HPsauciness · 23/11/2015 11:09

I think it's perfectly reasonable to work towards a) daytime feeding, not all nightfeeding followed by no food in day and b) solids so your baby is actually full by the time they go to bed.

I simply don't see anything cruel in this, unless you can carry on living in backwards land where you are awake all night and asleep all day!

Good luck with it all, try no-cry solutions if you have to (I would sleep train myself) but really, this is no way to live and you might find your baby is a lot happier with better deeper sleep too.

Youcantscaremeihavechildren · 23/11/2015 14:31

Yep, I'm happy just using no cry techniques at the moment.

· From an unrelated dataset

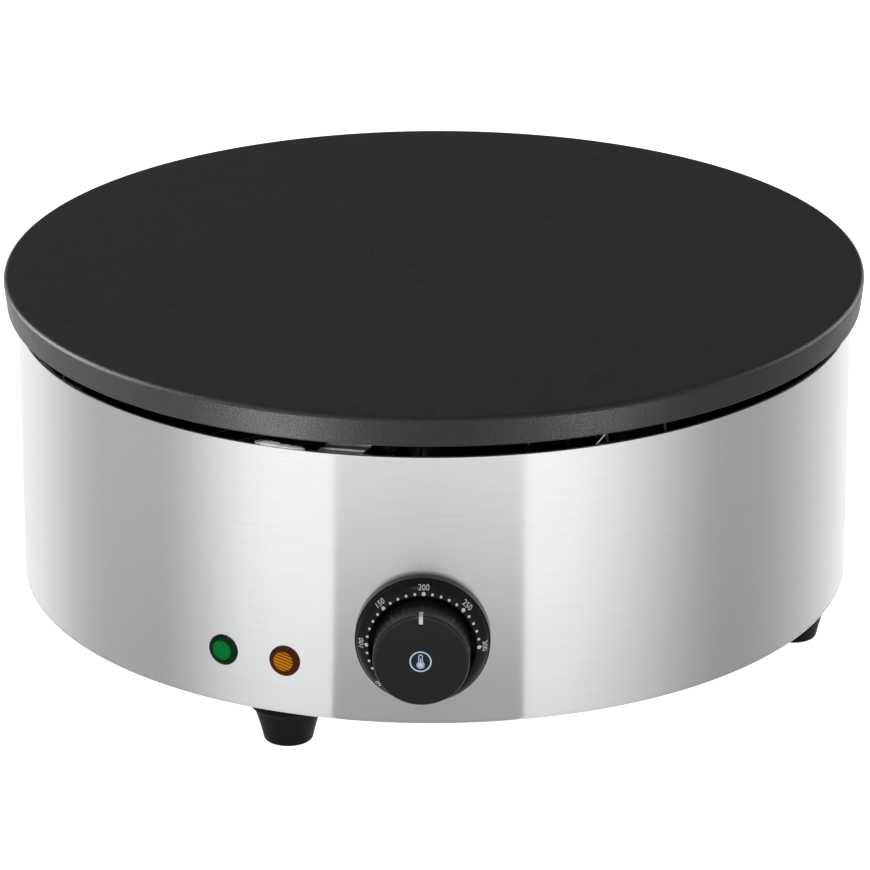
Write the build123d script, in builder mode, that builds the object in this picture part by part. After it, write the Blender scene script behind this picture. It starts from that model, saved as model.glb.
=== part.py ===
from build123d import *

import os
from math import cos, radians, sin, tan

os.makedirs("parts", exist_ok=True)

# Electric crepe maker: a round cast-iron griddle plate on a rolled stainless drum.
# Millimetres. The origin is on the drum's axis at floor level, +Z is up, and the
# control knob faces -Y. A "bearing" is an angle about the axis, counted from the
# knob towards +X. "Reach" is a distance straight out from the drum's wall.

# ---------------------------------------------------------------- driving dimensions
foot_height = 21.0
drum_height = 127.0
drum_radius = 194.0
sheet = 1.0
vent_gap = 6.5
plate_radius = 200.0
plate_edge_height = 14.0
plate_lower_radius = 198.7
plate_web = 10.0
plate_rim_round = 2.2
plate_corner_allowance = 0.25
skirt_width = 9.7

control_turn = 27.6
bracket_turn = 29.9
foot_circle = 174.0
foot_half_angle = 48.3
foot_neck_radius = 15.5
foot_middle_radius = 13.15
foot_bottom_radius = 10.9
foot_collar_radius = 17.0
foot_collar_height = 3.6

knob_above_drum_foot = 42.2
knob_radius = 21.2
knob_back_reach = 3.6
knob_front_reach = 27.0
bezel_radius = 29.85
bezel_bore_radius = 23.1
bezel_floor = 3.0
shaft_radius = 3.0
shaft_clearance = 0.05
pointer_width = 1.75

lamp_above_drum_foot = 25.8
green_lamp_bearing = -27.45
amber_lamp_bearing = -18.5
lamp_radius = 7.15
lamp_barrel_radius = 6.2

element_radius = 4.0
outer_loop = 150.0
inner_loop = 95.0
seat_depth = 4.5
seat_half_width = 9.0
element_start = -26.0
element_turn = 24.0
element_finish = -18.0
cold_end_bend = 12.0

clamp_thickness = 1.2
insulation_thickness = 7.2
shield_sheet = 0.8
shield_radius = 160.8
shield_rim = 8.2
clamp_stud_circle = 122.5
plate_stud_circle = 172.0
stud_radius = 3.0
nut_flats = 10.0
nut_height = 5.0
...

Cc isn't suitable for a 7 month old who could be teething, is going through a leap and is not eating enough to be totally full (was doing well but is now distracted easily and shows little interest in food.) I've done a lot of reading and cc etc don't make sense to me either, horses for courses!

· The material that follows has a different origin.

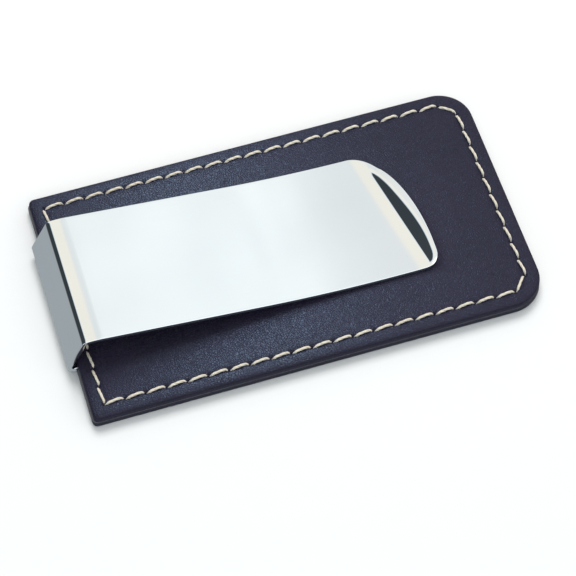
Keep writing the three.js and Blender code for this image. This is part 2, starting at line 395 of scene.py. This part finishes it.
leather = dict(                                 # the two layers and the glue between them
    endRadius=6.5 * mm, endSteps=24, foldRadius=1.0 * mm, foldSteps=6, foldCurve=0.6, cornerRoom=0.1 * mm,
    outlineStep=0.33 * mm, outlineHalvings=12, wallSteps=3, seamEase=0.1 * mm,
    dimpleDepth=0.55 * mm, dimpleReach=0.6 * mm,
    quietMargin=1.2 * mm, quietFrom=1.5 * mm, quietWidth=4 * mm,       # the fold's end without a channel
    pocketSide=0.2 * mm, pocketFit=0.05 * mm, mouthPast=2 * mm, mouthInto=1 * mm,
    filmHeight=0.17 * mm, filmInset=0.035 * mm, filmSteps=16,          # the glue between the layers
)
frontProfile = [                                # inset from the edge and height from the flat, in mm
    (0, -0.62), (0.03, -0.45), (0.1, -0.29), (0.22, -0.16), (0.4, -0.06), (0.62, -0.01), (0.95, 0.03),
    (1.35, 0.03), (1.75, 0.005), (2.05, -0.03), (2.25, -0.07), (2.42, -0.11), (2.58, -0.14), (2.75, -0.15),
    (2.92, -0.14), (3.08, -0.11), (3.25, -0.07), (3.45, -0.04), (3.75, -0.015), (4.2, 0),
]
backProfile = [
    (0, -0.5), (0.03, -0.36), (0.1, -0.22), (0.22, -0.11), (0.4, -0.03), (0.62, 0), (1.4, 0), (2.0, 0),
    (2.2, -0.04), (2.32, -0.4), (2.45, -0.58), (2.6, -0.64), (2.75, -0.65),
    (2.9, -0.64), (3.05, -0.58), (3.18, -0.4), (3.3, -0.04), (3.5, 0), (4.2, 0),
]


def selectLargest(piece):
    bpy.ops.object.mode_set(mode="OBJECT")
    largest = max(piece.data.polygons, key=lambda p: p.area)
    selectWhere(piece, "polygons", lambda p: p.index == largest.index)


def sharpenCorners(piece, corner, room):        # what the next step in would overrun is drawn into the corner
    bpy.ops.object.mode_set(mode="OBJECT")
    largest = max(piece.data.polygons, key=lambda p: p.area)
    drawn = set()
    for i in largest.vertices:
        spot = piece.data.vertices[i].co
        if spot.x < corner.x + room and abs(spot.y) > corner.y - room:
            spot.x = corner.x
            spot.y = corner.y if spot.y > 0 else -corner.y
            drawn.add(i)
    selectWhere(piece, "vertices", lambda v: v.index in drawn)
    bpy.ops.mesh.remove_doubles(threshold=0.001 * mm)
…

I am however going to bite the bullet and make night waking more difficult for a while by offering water at least half the time, he will probably create and cry but he can be rocked and held to drop off to sleep eventually so we can give that a go, at least if I know he's having a proper feed once or at most twice in the night then I can go from there. Plus lots of calpol and a few lunchtime sleeps for me until we get over this glitch.
He has slept through all night once and prior to 5 months would do a really long stretch until 2am. Fingers crossed he'll remember how eventually!

OP posts:
StarlingMurmuration · 23/11/2015 14:50

We used controlled crying too, when DS was about that age. It changed my life. Since then, more than six months ago, we've had a few nights when he woke and needed a quick cuddle, and two really bad nights when we had to bring him into bed because he's been really ill. That was this weekend, so I don't know if he'll go back to sleeping well when he's better. I hope so because I wanted to die before we sleep trained him.